Depuis la fin du dix-huitième siècle et sous l’influence de Montesquieu et des libéraux anglais, les auteurs de nos constitutions ont pensé que pour limiter les risques d’une tyrannie étatique il fallait séparer les trois pouvoirs (exécutif, législatif et judiciaire). Mais  le pouvoir exécutif et le pouvoir législatif sont dans les faits totalement imbriqués et solidaires ; quant au pouvoir judiciaire qui, en réalité, n’en est pas vraiment un puisque il n’est qu’un organe d’application des décisions prises par le pouvoir législatif au service du pouvoir exécutif, il se doit d’être totalement neutre et impartial, ce qui n’est pas toujours le cas ! Comme l’a fait remarquer le constitutionnaliste allemand Hans Herbert von Arnim, il n’y a pas en régime parlementaire de séparation des pouvoirs parce que les chefs du parti dominant au parlement sont aussi membres du gouvernement. La prétendue séparation des pouvoirs censée nous protéger d’une éventuelle tyrannie étatique est en fait inexistante. De plus, dans notre système politique, il n’y a pas de recours populaire possible face à l’éventualité d’une tyrannie d’un groupe de partis politiques dominants et indifférents à la volonté de la majorité, ce qui a totalement échappé aux rédacteurs de nos constitutions, lesquels, influencés par la philosophie politique libérale, se sont toujours méfié des humeurs populaires.

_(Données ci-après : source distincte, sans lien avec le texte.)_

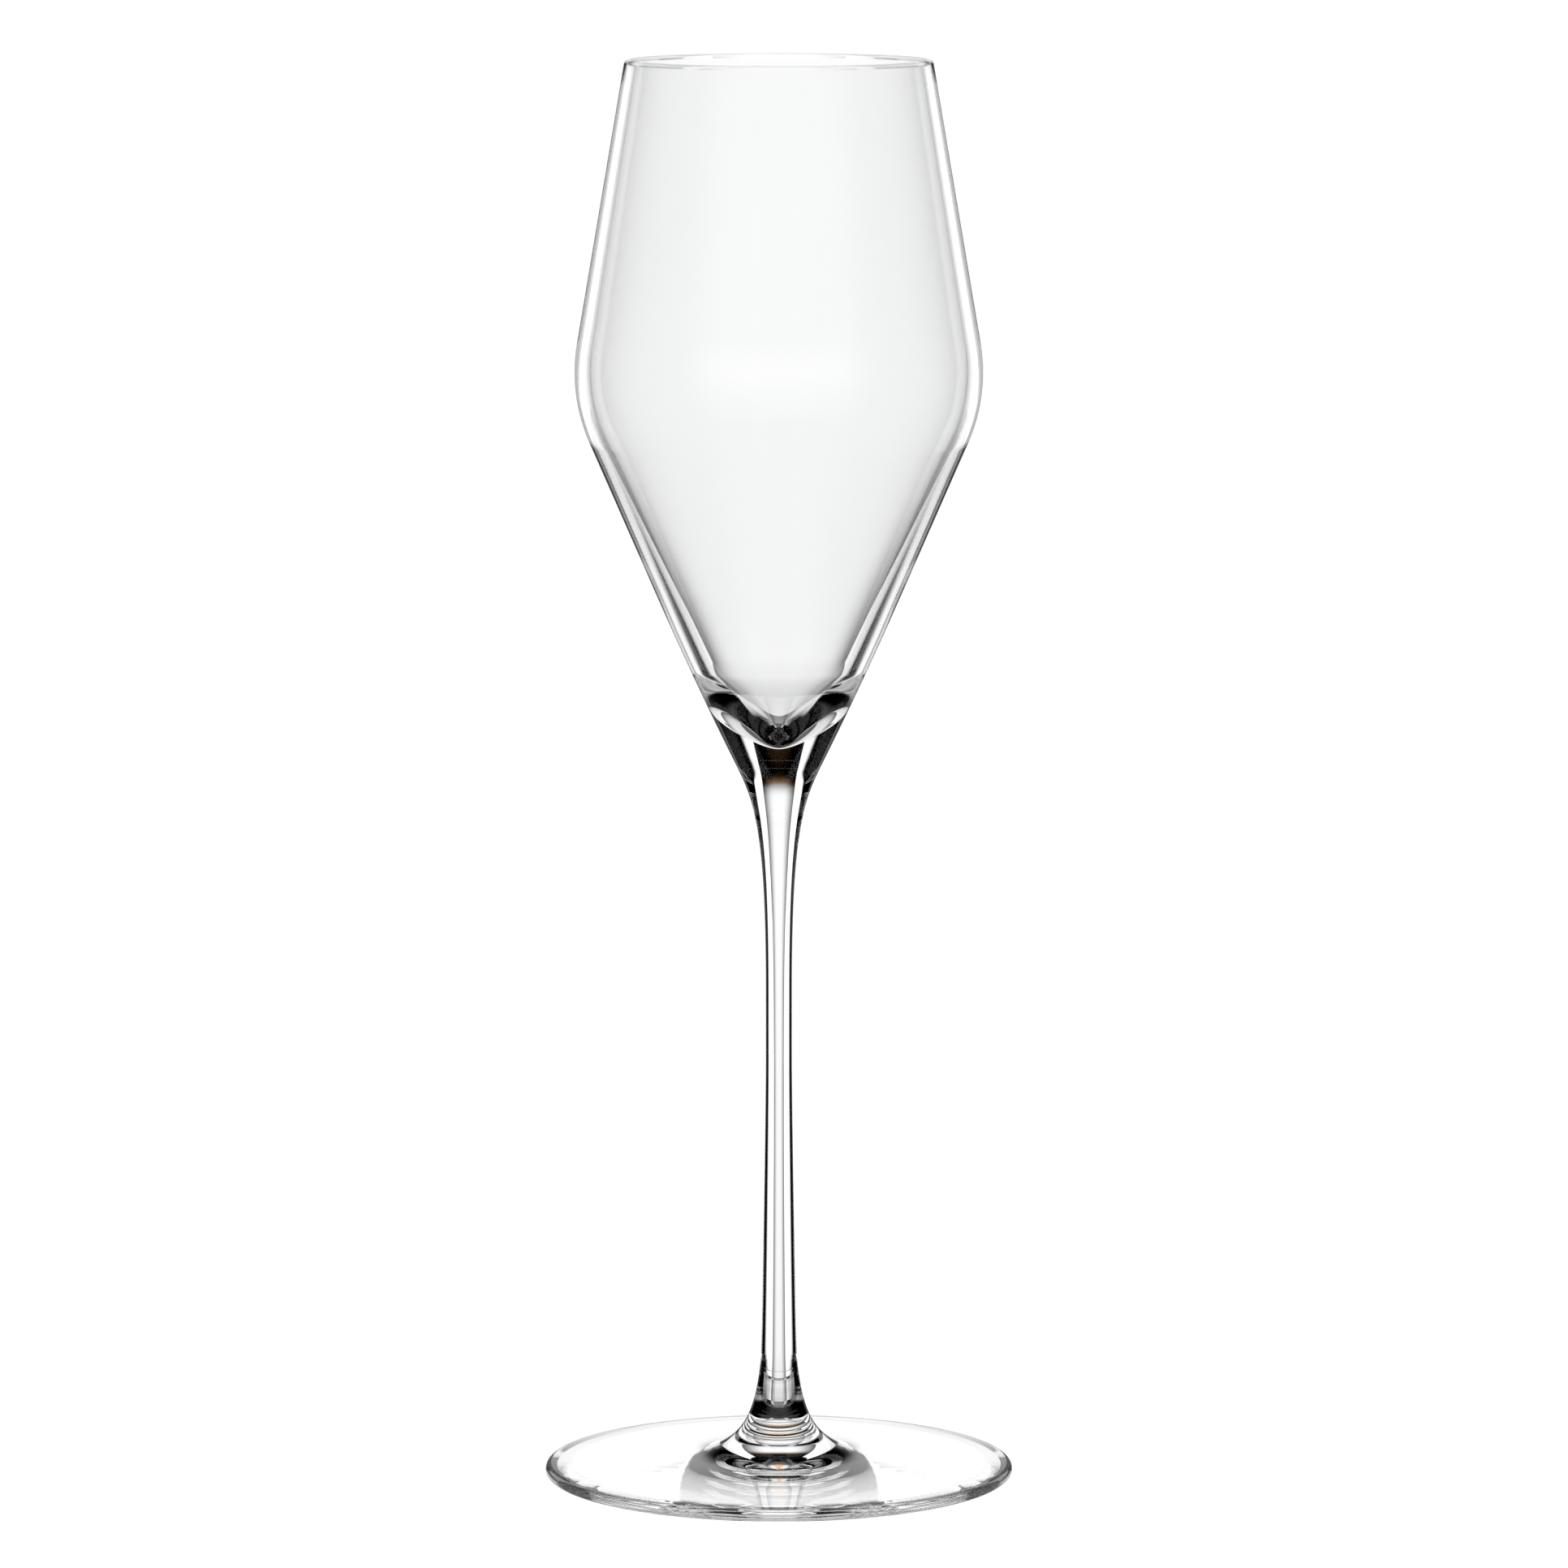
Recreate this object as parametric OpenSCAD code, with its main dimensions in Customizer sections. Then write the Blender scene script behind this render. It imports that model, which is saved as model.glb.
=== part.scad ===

Or c’est très exactement dans cette situation que nous nous trouvons. Ce que nous constatons aujourd’hui, c’est que la démocratie purement représentative peut générer une césure, voire une opposition, entre représentants et représentés. Cette dérive du système démocratique est une conséquence de son ‘’verrouillage’’ par deux partis politiques dominants, de l’absence d’un contre-pouvoir populaire et  sans nul doute de l’influence considérable que les possesseurs de grandes fortunes et les dirigeants des grandes entreprises transnationales ont sur les partis politiques comme le suggère le ‘’Prix Nobel’’ d’économie Joseph Stiglitz dans son dernier ouvrage. Certaines constitutions permettent sans doute plus que d’autres ce genre de dérive mais une chose est certaine, c’est que notre actuelle constitution s’y prête parfaitement. La caste dirigeante française est totalement déconnectée du peuple et cela ne pourra pas durer parce qu’une telle situation est incompatible avec l’esprit de la démocratie qui veut que ce soit la volonté populaire majoritaire qui s’impose et parce que le peuple français ne supporte plus la situation présente et aspire à une république référendaire (72% de partisans du référendum d’initiative populaire selon un sondage IFOP de 2011 contre 12% d’opposants).

Les Français sont désormais très majoritairement conscients des défauts et des limites du système représentatif – voir à ce sujet l’étude du CEVIPOF de Décembre 2013 et le sondage réalisé par IPSOS le 28 Janvier 2014 pour Le Monde –  et il est de plus en plus évident que le régime connaît une crise dont seule l’introduction du référendum d’initiative populaire pourra nous faire sortir parce que c’est la seule institution susceptible de nous permettre d’en finir avec la tyrannie des partis et de rendre le pouvoir au peuple souverain.